Total static pressure is also very important to consider. The higher the static pressure a system can deliver the more resistance it has the ability to work thru. Long runs of duct work for inlet or exhaust, multiple bends, temperature, altitude, and filter loads can all add resistance. For every one inch of resistance a system must work thru, one inch of delivered capacity is removed. But as a percentage this becomes significant. If a system with 10 inches of static pressure has one inch removed thru resistance you have 90% capacity remaining. But if a system only has 5 inches of static pressure available and one inch is removed thru resistance then only 80% capacity remains and air flow is decreased by 10% or 20% respectively by the same amount of applied resistance. But resistance is not just limited to the filters as stated above but includes all loads that must be worked thru to create delivered air.

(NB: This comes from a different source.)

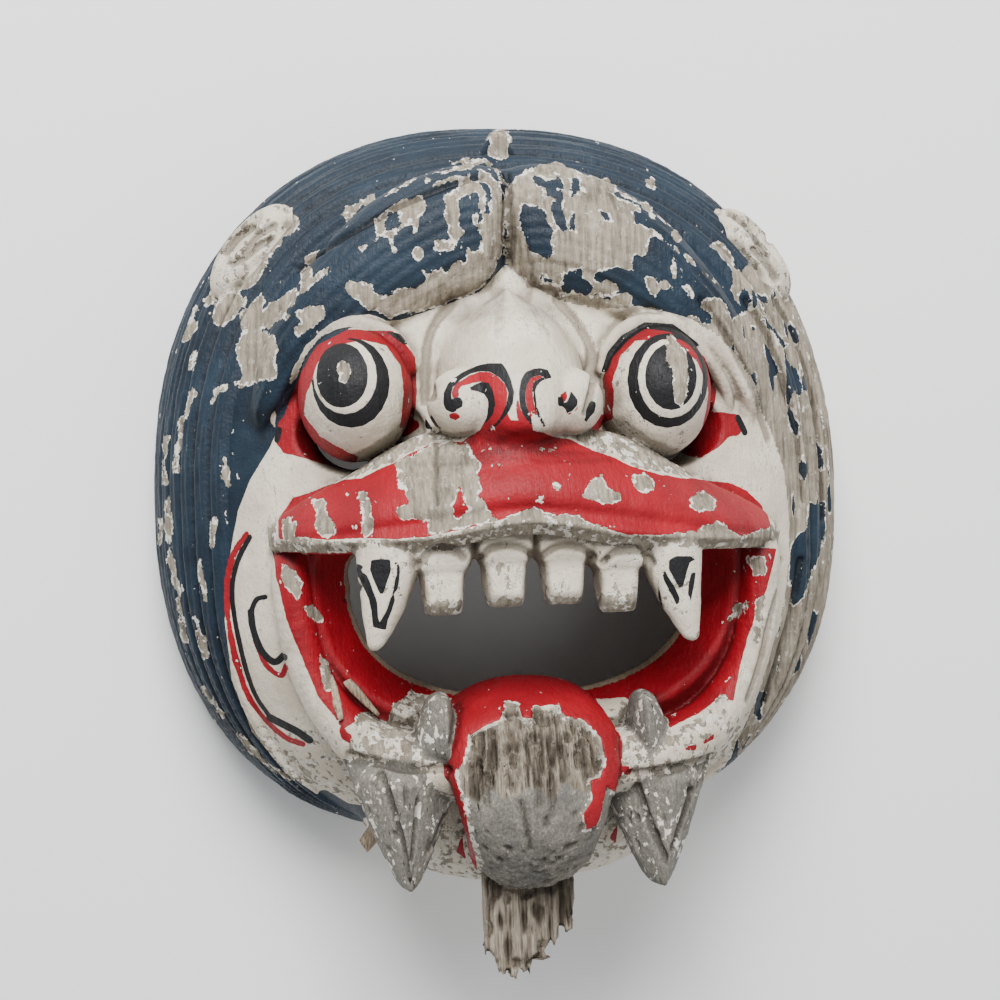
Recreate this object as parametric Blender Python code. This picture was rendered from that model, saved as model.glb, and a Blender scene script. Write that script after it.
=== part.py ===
"""A carved wooden barong mask, lying on its back rim with the face looking up.

Metres, +Z up. +Y runs from the chin to the crown of the head and +X to the right of the face as
one looks at it. The mask is one block of wood, so it is one object: head, jaw, lips, teeth,
tongue, eyes, nose and hair are shaped one by one and joined to it. Three small bits of wood that
were wedged into it are objects of their own.
"""

import bmesh
import bpy
import numpy as np
from mathutils import Matrix, Vector

MM = 0.001

# The head: its outline at the rim, its depth and its walls
HALF_WIDTH = 78.5 * MM
HALF_HEIGHT = 80 * MM
CROWN_SHARE = 1.075
CHIN_SHARE = 0.985
RIGHT_SHARE = 1.027
LEFT_SHARE = 0.978
FACE_DEPTH = 64 * MM
RIM_WALL = 9 * MM
FRONT_WALL = 12 * MM
OUTLINE_ROUNDNESS = 2.3
SECTION_ROUNDNESS = 2.6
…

Having a low static pressure to aid in filter cleaning, can produce a system that has an impaired ability to work thru other potentially substantial loads, which include but are not limited to filter loading.
Because filter loading is only one consideration, this unit produces high levels of static pressure, and higher filter air flow speeds than most similar capacity collectors. This makes automated pulsing impractical without substantial adverse changes to its engineering. This unit cannot be converted to an automated pulse system for the above reasons. But it does have the ability to work thru substantial loads including substantially higher filter loading.
The ability to work thru a filter load in particular is important because the major reasons filters require replacement is wear and tear caused in part by the reverse pulse of compressed air. This pulse is very powerful and can abraid the filter media during the quick removal of a heavy dust cake, especially in horizontally oriented filters. Compressed air can also contain oil or water, that if present can saturate the filter and cause the dust cake to become sticky and solidify on the surface of the filter media. In short, the more often a filter is pulsed the sooner it will require replacement, regardless of the amount of dust collected. The fewer pulses required to thoroughly clean a filter the better. In this case, unlike this document, less is really more.
In conclusion, the best reason to place a filter horizontally is to make them easier to change. Ironically, it also causes them to need replacement four times as often, but this is the goal of most manufacturers. The only stream of revenue after the sale is filter replacement and it is to the manufacturers benefit to use many filters, to make them easy to change and to engineer them to fail in a predictable manner. THEY ARE ENGINEERED TO FAIL! IT IS PLANNED OBSOLESCENCE!